Nessuno può obbligarci a non essere accoglienti
In questo modo, continua il Papa, Gesù ci apre ad una nuova logica. Un orizzonte pieno di vita, di bellezza, di verità. Lui, donatoci dal Padre, è la Parola definitiva per tante situazioni di esclusione, di disgregazione, di chiusura, di isolamento, di solitudine:
“Una cosa è certa: non possiamo obbligare nessuno a riceverci, ad ospitarci; è certo ed è parte della nostra povertà e della nostra libertà. Ma è altrettanto certo che nessuno può obbligarci a non essere accoglienti, ospitali verso la vita del nostro popolo. Nessuno può chiederci di non accogliere e abbracciare la vita dei nostri fratelli, soprattutto di quelli che hanno perso la speranza e il gusto di vivere”.

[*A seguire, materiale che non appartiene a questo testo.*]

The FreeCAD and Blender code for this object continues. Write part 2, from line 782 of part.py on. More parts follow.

La Chiesa è madre che accoglie
La Chiesa è madre, come Maria. In lei che ha ospitato la Parola di Dio, conclude il Papa, abbiamo un modello:
“Così vogliamo essere noi cristiani, così vogliamo vivere la fede in questo suolo paraguaiano, come Maria, accogliendo la vita di Dio nei nostri fratelli con fiducia, con la certezza che: Il Signore ci darà la pioggia e la nostra terra darà il suo frutto”.
La Chiesa, casa di tutti
A Maria il Papa rivolge lo sguardo anche nel pensiero che precede la preghiera dell’Angelus: come in molti altri Paesi dell’America Latina, dice Francesco, la fede dei paraguaiani è impregnata di amore alla Vergine. Non cessate, dunque, di invocare Maria. Con il suo aiuto, la Chiesa sia casa di tutti, una casa che sappia ospitare, una madre per tutti i popoli. E’ il momento del saluto finale:
“Cari fratelli, vi chiedo, per favore, di pregare anche per me. So bene quanto si voglia bene al Papa in Paraguay. Anch’io vi porto nel mio cuore e prego per voi e per il vostro Paese”.

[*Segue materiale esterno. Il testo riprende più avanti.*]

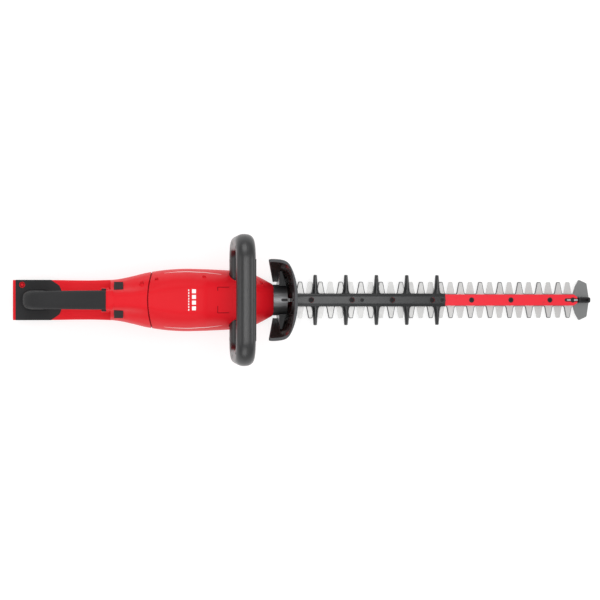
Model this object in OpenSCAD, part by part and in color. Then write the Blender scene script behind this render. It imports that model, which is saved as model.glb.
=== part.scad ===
// Cordless hedge trimmer: a battery-foot rear handle, a clamshell body, a metal gearcase with a
// two-cam crank, a bail handle, a hand guard, and two reciprocating blades under a bar.
// +X points along the blades, +Y to the operator's left, +Z up. The origin is on the crank's
// axis, in the plane of the gearcase's underside.

/* [Blades] */
// Distance between neighbouring teeth of one blade
tooth_pitch = 33; // [28:0.5:40]
// Teeth on each edge of each blade
tooth_count = 14; // [8:2:16]
// Width across the tooth tips
blade_span = 59; // [50:1:72]
// Width of a tooth at its tip
tooth_tip_w = 7; // [5:0.5:8.5]
// Width of a tooth where it meets the blade's strip
tooth_root_w = 14.5; // [12:0.5:17]
// Width of the solid strip along the middle of each blade
strip_w = 20; // [18:0.5:24]
// Thickness of each blade
blade_t = 2.4; // [1.8:0.1:3]
// Distance from the crank's axis to the first tooth's middle
first_tooth_x = 88; // [86:1:110]
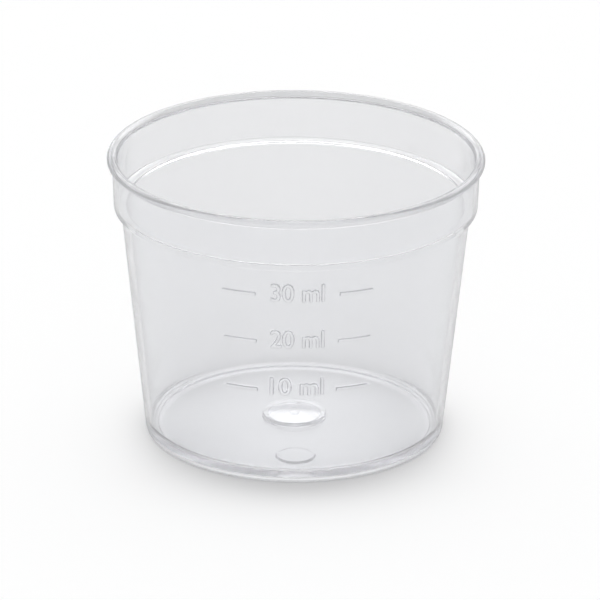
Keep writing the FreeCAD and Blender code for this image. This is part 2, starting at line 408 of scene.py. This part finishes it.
def turnedCupTree(rowCount, lengths):
    tree = bpy.data.node_groups.new("turnedCup", "GeometryNodeTree")
    face = tree.interface
    face.new_socket("Profile", in_out="INPUT", socket_type="NodeSocketGeometry")
    for name in lengths:
        face.new_socket(name, in_out="INPUT", socket_type="NodeSocketFloat")
    face.new_socket("Finish", in_out="INPUT", socket_type="NodeSocketMaterial")
    face.new_socket("Cup", in_out="OUTPUT", socket_type="NodeSocketGeometry")
    bench = Bench(tree)
    given = bench.make("NodeGroupInput")

    # a grid of columns and rows, wrapped round the axis
    index = bench.make("GeometryNodeInputIndex")
    column = (index / float(rowCount) + 1e-4).floor()
    row = index - column * float(rowCount)
    turn, columns = columnTurns(bench, column)
    grid = bench.make("GeometryNodeMeshGrid", {}, {"Vertices X": columns + 1, "Vertices Y": rowCount})
    position = bench.make("GeometryNodeInputPosition")
    spot = profileValue(bench, given, row, position, "FLOAT_VECTOR")
    parts = bench.make("ShaderNodeSeparateXYZ", {}, {0: spot})
    radius, height = parts.out("X"), parts.out("Z")
    onWall = profileFlag(bench, given, row, "onWall")
    onFloor = profileFlag(bench, given, row, "onFloor")
    across = radius + raisedScale(bench, given, turn, radius, height) * onWall
    x, y = across * turn.sine(), across * turn.cosine() * -1.0
    up = height + raisedMark(bench, given, x, y) * onFloor

    wrapped = bench.make("GeometryNodeSetPosition", {}, {
        "Geometry": grid, "Position": joinVector(bench, x, y, up)})
    closed = bench.make("GeometryNodeMergeByDistance", {}, {
        "Geometry": wrapped, "Distance": rings["merge"] * mm})
    smooth = bench.make("GeometryNodeSetShadeSmooth", {}, {"Geometry": closed, "Shade Smooth": True})
    whole = bench.make("GeometryNodeRealizeInstances", {}, {0: smooth})
    finished = bench.make("GeometryNodeSetMaterial", {}, {
        "Geometry": whole, "Material": given.out("Finish")})
    bench.make("NodeGroupOutput", {}, {0: finished})
    return tree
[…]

L’abbraccio con l’esarca Tarasios
Prima dell’Angelus, commovente l’abbraccio di Papa Francesco con l’arcivescovo metropolita di Buenos Aires ed esarca per l’America meridionale, Tarasios Antonopoulos, che gli ha portato i saluti del Patriarca Ecumenico di Costantinopoli, Bartolomeo I, e rivolto parole di gratitudine per averlo accolto in questa giornata in Paraguay. L’arcivescovo si è augurato anche di vedere presto il Papa in Argentina.